Consequently to the evaluation, there are four possibilities:

a) the paper is accepted for publication as such;

b) the paper is accepted for publication with minor changes;

c) the paper may be published if the author makes recommended improvements;

d) the paper is rejected.

Previous to scientific evaluation, papers are subject to similitude testing (



Quotations from official works/documents (laws, treaties, etc.) and from existing statements in English of personalities should be taken as such from the original.

Authors bear full responsibility for the content of their papers and for non-disclosure of classified information – according to respective law regulations.

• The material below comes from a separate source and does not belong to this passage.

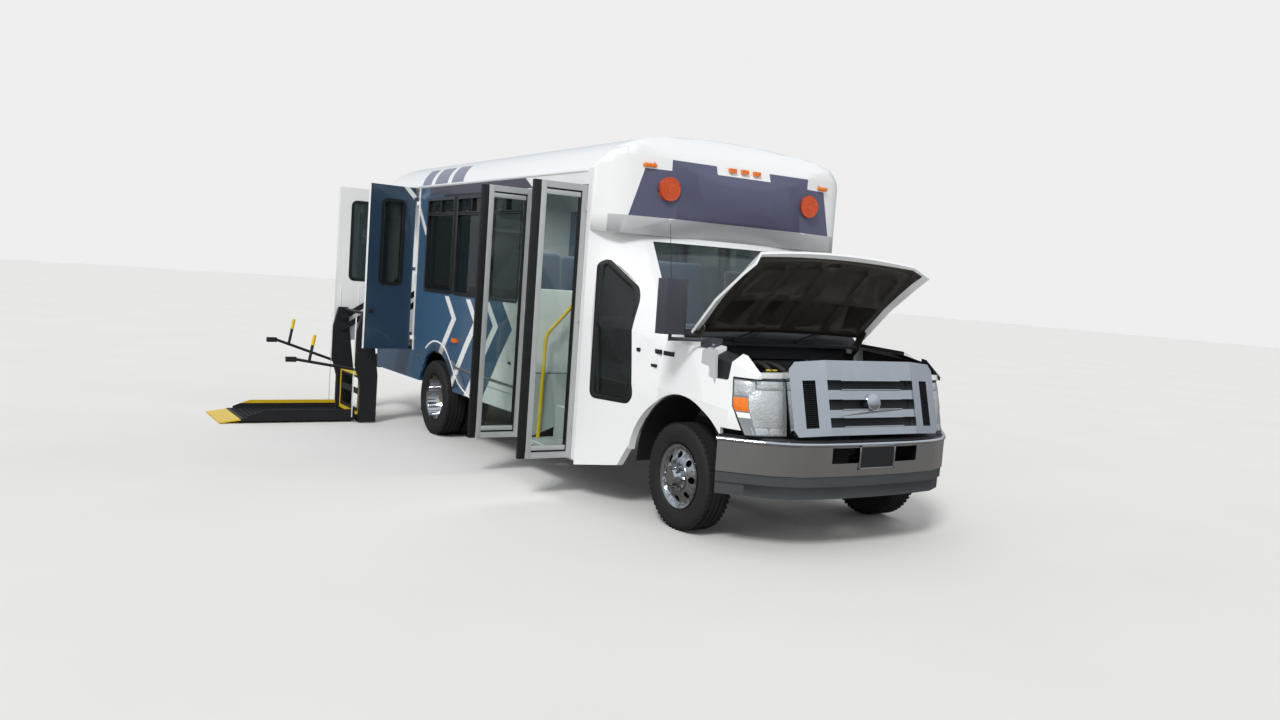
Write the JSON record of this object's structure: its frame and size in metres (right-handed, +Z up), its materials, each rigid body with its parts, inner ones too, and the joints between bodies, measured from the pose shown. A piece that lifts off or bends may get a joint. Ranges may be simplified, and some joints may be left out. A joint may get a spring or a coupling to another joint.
{
  "type": "minibus",
  "caption": "White and blue shuttle minibus on a van cab with folding entry doors and a deployed wheelchair lift, hood open.",
  "frame": {"origin": "bottom centre of the whole part's box, on the ground; because the open doors and the lift stand out on the right, the vehicle's centre plane lies at y = 0.9105 m and its front axle at x = 2.5420 m", "axes": "+X forward, +Y to the vehicle's left, +Z up"},
  "size_m": [6.876, 4.321, 2.84],
  "materials": {
    "tyre": "matte",
    "wheel_chrome": "polished",
    "iron": "rough",
    "chassis_black": "satin",
    "engine_black": "rough",
    "alloy": "satin",
    "body_white": "gloss",
    "floor_grey": "ribbed",
    "glass_clear": "clear",
    "frame_black": "satin",
    "glass_tint": "tinted",
    "cap_blue": "gloss",
    "lamp_amber": "gloss",
    "lamp_clear": "clear",
    "plastic_black": "matte",
    "chrome": "polished",
    "plastic_grey": "matte",
    "lamp_red": "gloss",
    "seat_fabric": "woven",
    "rail_yellow": "gloss",
    "lift_grey": "satin",
    "lift_yellow": "gloss"
  },
  "bodies": {
    "body": {"front_axle": "iron", "rear_axle": "iron", "frame_rails": "chassis_black", "crossmembers": "chassis_black", "engine": "engine_black", "exhaust": "alloy", "fuel_tank": "chassis_black", "roof": "body_white", "side_left": "body_white", "side_right": "body_white", "rear_wall": "body_white", "stepwell": "floor_grey", "cab_shell": "body_white", "floor": "floor_grey", "windshield": "glass_clear", "window_frames": "frame_black", "window_glass": "glass_tint", "front_cap": "cap_blue", "marker_lamps": "lamp_amber", "fenders": "body_white", "headlamps": "lamp_clear", "wheel_liners": "plastic_black", "grille": "chrome", "front_bumper": "chrome", "valance": "plastic_grey", "cowl": "plastic_black", "mirrors": "plastic_black", "rear_bumper": "chassis_black", "tail_lamps": "lamp_red", "dashboard": "plastic_grey", "driver_seat": "seat_fabric", "passenger_seats": "seat_fabric", "grab_rails": "rail_yellow", "lift_base": "lift_grey"},
    "hood": {"hood": "body_white"},
    "entry_leaf_front": {"entry_leaf_front": "frame_black", "entry_glass_front": "glass_tint"},
    "entry_leaf_rear": {"entry_leaf_rear": "frame_black", "entry_glass_rear": "glass_tint"},
    "lift_leaf_front": {"lift_leaf_front": "body_white"},
    "lift_leaf_rear": {"lift_leaf_rear": "body_white"},
    "driver_door": {"driver_door": "body_white", "driver_window": "glass_clear", "door_mirror": "plastic_black"},
    "knuckle_left": {"knuckle_left": "iron"},
    "knuckle_right": {"knuckle_right": "iron"},
    "wheel_front_left": {"wheel_front_left": "wheel_chrome", "tyre_front_left": "tyre"},
    "wheel_front_right": {"wheel_front_right": "wheel_chrome", "tyre_front_right": "tyre"},
    "wheels_rear_left": {"wheels_rear_left": "wheel_chrome", "tyres_rear_left": "tyre"},
    "wheels_rear_right": {"wheels_rear_right": "wheel_chrome", "tyres_rear_right": "tyre"},
    "lift_arms": {"lift_arms": "lift_grey"},
    "lift_links": {"lift_links": "lift_grey"},
    "lift_towers": {"lift_towers": "lift_grey"},
    "lift_platform": {"lift_platform": "lift_grey"},
    "lift_flap": {"lift_flap": "lift_yellow"},
    "lift_bridge": {"lift_bridge": "lift_yellow"}
  },
  "joints": [
    {"name": "steer_left", "type": "hinge", "parent": "body", "child": "knuckle_left", "pos_m": [2.542, 1.6105, 0.372], "axis": [0, 0, 1], "range_deg": [-32, 32]},
    {"name": "steer_right", "type": "hinge", "parent": "body", "child": "knuckle_right", "pos_m": [2.542, 0.2105, 0.372], "axis": [0, 0, 1], "range_deg": [-32, 32]},
    {"name": "spin_front_left", "type": "hinge", "parent": "knuckle_left", "child": "wheel_front_left", "pos_m": [2.542, 1.792, 0.372], "axis": [0, 1, 0], "continuous": true},
    {"name": "spin_front_right", "type": "hinge", "parent": "knuckle_right", "child": "wheel_front_right", "pos_m": [2.542, 0.029, 0.372], "axis": [0, 1, 0], "continuous": true},
    {"name": "spin_rear_left", "type": "hinge", "parent": "body", "child": "wheels_rear_left", "pos_m": [-1.471, 1.9, 0.372], "axis": [0, 1, 0], "continuous": true},
    {"name": "spin_rear_right", "type": "hinge", "parent": "body", "child": "wheels_rear_right", "pos_m": [-1.471, -0.079, 0.372], "axis": [0, 1, 0], "continuous": true},
    {"name": "hood_hinge", "type": "hinge", "parent": "body", "child": "hood", "pos_m": [2.342, 0.9105, 1.25], "axis": [0, -1, 0], "range_deg": [-47, 0]},
    {"name": "entry_front_hinge", "type": "hinge", "parent": "body", "child": "entry_leaf_front", "pos_m": [1.428, -0.2895, 1.34], "axis": [0, 0, 1], "range_deg": [-90, 0]},
    {"name": "entry_rear_hinge", "type": "hinge", "parent": "body", "child": "entry_leaf_rear", "pos_m": [0.496, -0.2895, 1.34], "axis": [0, 0, -1], "range_deg": [-90, 0]},
    {"name": "driver_door_hinge", "type": "hinge", "parent": "body", "child": "driver_door", "pos_m": [2.144, 1.9295, 1.1], "axis": [0, 0, -1], "range_deg": [0, 70]},
    {"name": "lift_leaf_front_hinge", "type": "hinge", "parent": "body", "child": "lift_leaf_front", "pos_m": [-2.158, -0.3205, 1.6], "axis": [0, 0, 1], "range_deg": [-7, 65]},
    {"name": "lift_leaf_rear_hinge", "type": "hinge", "parent": "body", "child": "lift_leaf_rear", "pos_m": [-3.208, -0.3205, 1.6], "axis": [0, 0, -1], "range_deg": [0, 75]},
    {"name": "lift_raise", "type": "hinge", "parent": "body", "child": "lift_arms", "pos_m": [-2.683, -0.13963, 1.32973], "axis": [-1, 0, 0], "range_deg": [0, 64]},
    {"name": "lift_link_pivot", "type": "hinge", "parent": "body", "child": "lift_links", "pos_m": [-2.683, -0.13963, 1.44973], "axis": [-1, 0, 0], "range_deg": [0, 64]},
    {"name": "lift_tower_pivot", "type": "hinge", "parent": "lift_arms", "child": "lift_towers", "pos_m": [-2.683, -0.7695, 0.93], "axis": [-1, 0, 0], "range_deg": [-64, 0]},
    {"name": "platform_fold", "type": "hinge", "parent": "lift_towers", "child": "lift_platform", "pos_m": [-2.683, -0.7945, 0.06], "axis": [-1, 0, 0], "range_deg": [0, 88]},
    {"name": "flap_fold", "type": "hinge", "parent": "lift_platform", "child": "lift_flap", "pos_m": [-2.683, -1.9705, 0.036], "axis": [-1, 0, 0], "range_deg": [0, 100]},
    {"name": "bridge_fold", "type": "hinge", "parent": "lift_towers", "child": "lift_bridge", "pos_m": [-2.683, -0.7805, 0.062], "axis": [-1, 0, 0], "range_deg": [0, 80]}
  ],
  "couplings": [
    {"joint": "steer_right", "follows": "steer_left", "ratio": 1},
    {"joint": "entry_rear_hinge", "follows": "entry_front_hinge", "ratio": 1},
    {"joint": "lift_link_pivot", "follows": "lift_raise", "ratio": 1},
    {"joint": "lift_tower_pivot", "follows": "lift_raise", "ratio": -1}
  ]
}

Authors are fully responsible for their papers’ content, according to the provisions of Law no. 206/2004 regarding good conduct in scientific research, technological development and innovation.

Published papers are subject to the Copyright Law. All rights are reserved to “Carol Iˮ National Defence University, irrespective if the whole material is taken into consideration or just a part of it, especially the rights regarding translation, re-printing, re-use of illustrations, quotes, dissemination by mass-media, reproduction on microfilms or in any other way and stocking in international databases. Any reproduction is authorized without any afferent fee, provided that the source is mentioned.

Failing to comply with these rules shall trigger paper’s rejection. Sending a paper to the editor implies the author’s agreement on all aspects mentioned above.